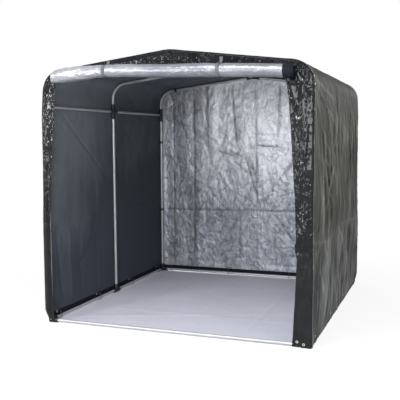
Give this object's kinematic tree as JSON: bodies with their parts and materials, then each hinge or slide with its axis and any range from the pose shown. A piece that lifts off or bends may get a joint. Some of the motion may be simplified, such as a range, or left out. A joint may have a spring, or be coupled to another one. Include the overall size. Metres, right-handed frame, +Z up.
{
  "type": "bike shelter",
  "caption": "Free-standing tent shelter for bicycles: tube frame with moulded fittings, fabric walls and roof, rolled-up door, groundsheet.",
  "frame": {"origin": "on the ground, at the middle of the tube frame's footprint, on the groundsheet's underside", "axes": "+X to the right seen from the door, +Y from the door to the back wall, +Z up"},
  "size_m": [2.2046, 2.4418, 2.1622],
  "materials": {
    "frame_tube": "satin silver powder coat on steel tube",
    "fitting": "moulded black plastic",
    "groundsheet": "woven plastic sheet, slight sheen",
    "cover": "coated polyester, soft folds",
    "crinkled_cover": "coated fabric, glossy and finely crinkled, silver inside",
    "hem": "black woven band",
    "door_lining": "silver coating, wrinkled",
    "webbing": "dark grey woven strap",
    "tie": "elastic cord and plastic balls",
    "eyelet": "nickel plated"
  },
  "bodies": {
    "root": {"groundsheet": "groundsheet", "front_base_tube": "frame_tube", "back_base_tube": "frame_tube", "side_base_tubes": "frame_tube", "front_left_foot": "fitting", "front_right_foot": "fitting", "middle_left_foot": "fitting", "middle_right_foot": "fitting", "back_left_foot": "fitting", "back_right_foot": "fitting", "front_left_upright": "frame_tube", "front_right_upright": "frame_tube", "middle_left_upright": "frame_tube", "middle_right_upright": "frame_tube", "back_left_upright": "frame_tube", "back_right_upright": "frame_tube", "front_left_eave_joint": "fitting", "front_right_eave_joint": "fitting", "middle_left_eave_joint": "fitting", "middle_right_eave_joint": "fitting", "back_left_eave_joint": "fitting", "back_right_eave_joint": "fitting", "front_left_roof_bow": "frame_tube", "front_right_roof_bow": "frame_tube", "middle_left_roof_bow": "frame_tube", "middle_right_roof_bow": "frame_tube", "back_left_roof_bow": "frame_tube", "back_right_roof_bow": "frame_tube", "front_ridge_joint": "fitting", "middle_ridge_joint": "fitting", "back_ridge_joint": "fitting", "side_rails": "frame_tube", "ridge_rails": "frame_tube", "left_wall": "cover", "right_wall": "cover", "back_wall": "crinkled_cover", "roof_cover": "cover", "wall_hems": "hem", "front_gable": "crinkled_cover", "left_flap": "crinkled_cover", "right_flap": "crinkled_cover", "rolled_door": "door_lining", "door_straps": "webbing", "cover_ties": "tie", "eyelets": "eyelet"}
  },
  "joints": []
}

WHAT YOU NEED TO DO
The lines above should be duplicated exactly.

EXERCISE OUTPUT
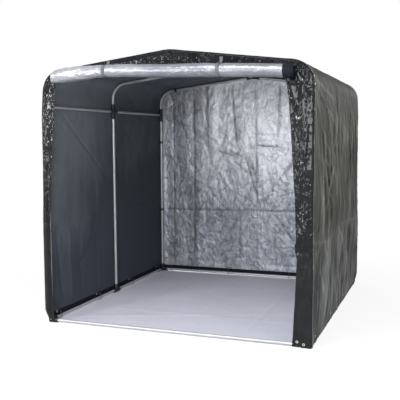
Give this object's kinematic tree as JSON: bodies with their parts and materials, then each hinge or slide with its axis and any range from the pose shown. A piece that lifts off or bends may get a joint. Some of the motion may be simplified, such as a range, or left out. A joint may have a spring, or be coupled to another one. Include the overall size. Metres, right-handed frame, +Z up.
{
  "type": "bike shelter",
  "caption": "Free-standing tent shelter for bicycles: tube frame with moulded fittings, fabric walls and roof, rolled-up door, groundsheet.",
  "frame": {"origin": "on the ground, at the middle of the tube frame's footprint, on the groundsheet's underside", "axes": "+X to the right seen from the door, +Y from the door to the back wall, +Z up"},
  "size_m": [2.2046, 2.4418, 2.1622],
  "materials": {
    "frame_tube": "satin silver powder coat on steel tube",
    "fitting": "moulded black plastic",
    "groundsheet": "woven plastic sheet, slight sheen",
    "cover": "coated polyester, soft folds",
    "crinkled_cover": "coated fabric, glossy and finely crinkled, silver inside",
    "hem": "black woven band",
    "door_lining": "silver coating, wrinkled",
    "webbing": "dark grey woven strap",
    "tie": "elastic cord and plastic balls",
    "eyelet": "nickel plated"
  },
  "bodies": {
    "root": {"groundsheet": "groundsheet", "front_base_tube": "frame_tube", "back_base_tube": "frame_tube", "side_base_tubes": "frame_tube", "front_left_foot": "fitting", "front_right_foot": "fitting", "middle_left_foot": "fitting", "middle_right_foot": "fitting", "back_left_foot": "fitting", "back_right_foot": "fitting", "front_left_upright": "frame_tube", "front_right_upright": "frame_tube", "middle_left_upright": "frame_tube", "middle_right_upright": "frame_tube", "back_left_upright": "frame_tube", "back_right_upright": "frame_tube", "front_left_eave_joint": "fitting", "front_right_eave_joint": "fitting", "middle_left_eave_joint": "fitting", "middle_right_eave_joint": "fitting", "back_left_eave_joint": "fitting", "back_right_eave_joint": "fitting", "front_left_roof_bow": "frame_tube", "front_right_roof_bow": "frame_tube", "middle_left_roof_bow": "frame_tube", "middle_right_roof_bow": "frame_tube", "back_left_roof_bow": "frame_tube", "back_right_roof_bow": "frame_tube", "front_ridge_joint": "fitting", "middle_ridge_joint": "fitting", "back_ridge_joint": "fitting", "side_rails": "frame_tube", "ridge_rails": "frame_tube", "left_wall": "cover", "right_wall": "cover", "back_wall": "crinkled_cover", "roof_cover": "cover", "wall_hems": "hem", "front_gable": "crinkled_cover", "left_flap": "crinkled_cover", "right_flap": "crinkled_cover", "rolled_door": "door_lining", "door_straps": "webbing", "cover_ties": "tie", "eyelets": "eyelet"}
  },
  "joints": []
}